35. I take into account that the relationship between the Appellant and Sponsor started when the Appellant was in the UK unlawfully, and was in detention. However, I must take into account that the Appellant left the UK voluntarily, and that the Sponsor travelled with him, and that they married in Bangladesh. Their relationship has continued while the Appellant has been in Bangladesh. Therefore, the greater part of their relationship has taken place while the Appellant is outside the UK.
36. I have to consider what public interest factors indicate that the public interest would be served by refusing entry clearance to the Appellant. I have taken all factors into account, and find it relevant to note that the requirements of the Immigration Rules are satisfied.

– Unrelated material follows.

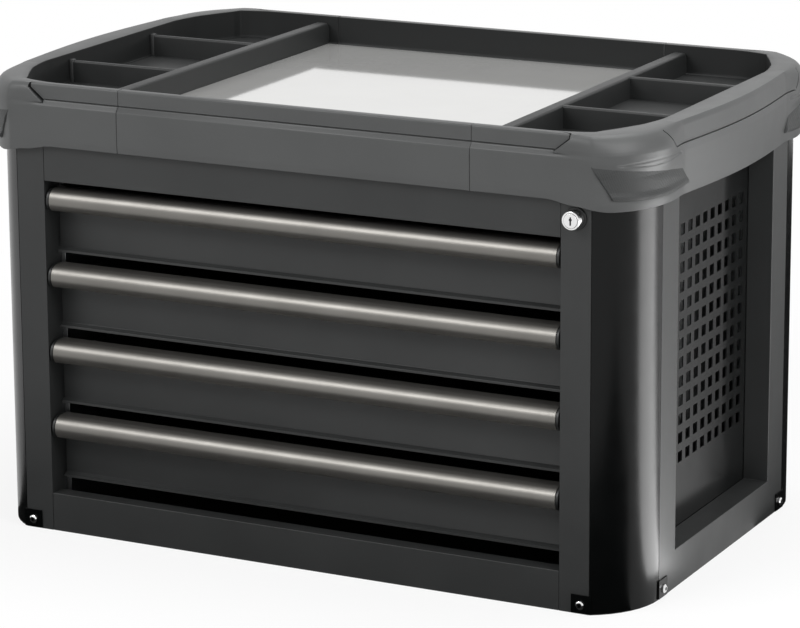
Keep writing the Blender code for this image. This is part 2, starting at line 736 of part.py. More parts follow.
def build_worktop():
    """Flat sheet with its front and rear edges hemmed down onto the rails."""
    edge = HALF_DEPTH - RIM_INSET - FIT
    hem = FLOOR_TOP - TRAY_UNDERSIDE
    line = [
        (-edge + WORKTOP_HEM, FLOOR_TOP - hem),
        (-edge, FLOOR_TOP - hem),
        (-edge, FLOOR_TOP),
        (edge, FLOOR_TOP),
        (edge, FLOOR_TOP - hem),
        (edge - WORKTOP_HEM, FLOOR_TOP - hem),
    ]
    reach = DIVIDER_INNER - FIT
    return prism("worktop_plate", folded_outline(line, hem / 3.0), "X", -reach, reach, WORKTOP_STEEL)


# Drawers


def grip_top(number):
    return FIRST_GRIP_TOP - number * DRAWER_PITCH


def drawer_origin(number):
    return (0.0, GRIP_BACK, grip_top(number))


def build_drawer(number, name):
    """Open tub with its front, the front's folded lip, the drawer slides and the lock catch."""
    top = grip_top(number)
    tub_rear = TUB_FRONT + TUB_DEPTH
    floor, rim = top - TUB_BOTTOM_DROP, top - TUB_TOP_DROP
    drawer = box(name, (-TUB_HALF, TUB_FRONT, floor), (TUB_HALF, tub_rear, rim), POWDER_COAT)
    cut(drawer, box(
        "inside",
        (-TUB_HALF + TUB_SHEET, TUB_FRONT + TUB_SHEET, floor + TUB_SHEET),
        (TUB_HALF - TUB_SHEET, tub_rear - TUB_SHEET, rim + OVERRUN),
    ))
    line = [
        (FRONT_FACE - LIP_REACH, top - LIP_DROP - LIP_FALL),
        (FRONT_FACE - LIP_REACH, top - LIP_DROP - LIP_FALL / 2.0),
        (FRONT_FACE, top - LIP_DROP),
        (FRONT_FACE, top - FRONT_TOP_DROP),
    ]
    join(drawer, prism("front", folded_outline(line, FRONT_SHEET), "X", -FRONT_HALF, FRONT_HALF))
    middle = top - SLIDE_DROP
    half_height = SLIDE_HALF_HEIGHT - 2.0 * (SLIDE_WALL + RUN)
    start = FRONT_REAR + SLIDE_START
    _, middle_slide_web = middle_slide_faces()
    drawer_slide_face = middle_slide_web - SLIDE_WALL - RUN
    for side in (1, -1):
        ends = sorted((side * (TUB_HALF - TUB_SHEET / 2.0), side * drawer_slide_face))
        join(drawer, box(
            "drawer_slide",
            (ends[0], start, middle - half_height),
            (ends[1], start + SLIDE_LENGTH, middle + half_height),
        ))
    catch_foot = top - CATCH_DROP
    catch_front = FRONT_REAR + BAR_WALL + CATCH_ROOM
    join(drawer, box(
        "catch",
        (TUB_HALF - TUB_SHEET / 2.0, catch_front, catch_foot),
        (TUB_HALF + CATCH_REACH, catch_front + CATCH_LENGTH, catch_foot + CATCH_HEIGHT),
    ))
    set_origin(drawer, drawer_origin(number))
    return drawer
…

37. Therefore, notwithstanding that the Appellant overstayed in the UK for a substantial period of time and previously worked illegally, I must take into account his voluntary departure, and that he now satisfies all the requirements of the Immigration Rules. I conclude that the public interest does not require him to be refused entry clearance to the UK, and that refusal would be disproportionate in the circumstances and would breach Article 8 in relation to family life.
Notice of Decision
The decision of the First-tier Tribunal contained an error of law and was set aside. I substitute a fresh decision.
The appeal is allowed on human rights grounds with reference to Article 8 of the 1950 Convention.
There has been no request for anonymity and no anonymity direction is made.
Signed Date
Deputy Upper Tribunal Judge M A Hall 12 th December 2018
TO THE RESPONDENT
FEE AWARD
As I have allowed the appeal I have considered whether to make a fee award. I make no fee award. The appeal has been allowed because of evidence considered by the Tribunal that was not before the initial decision maker.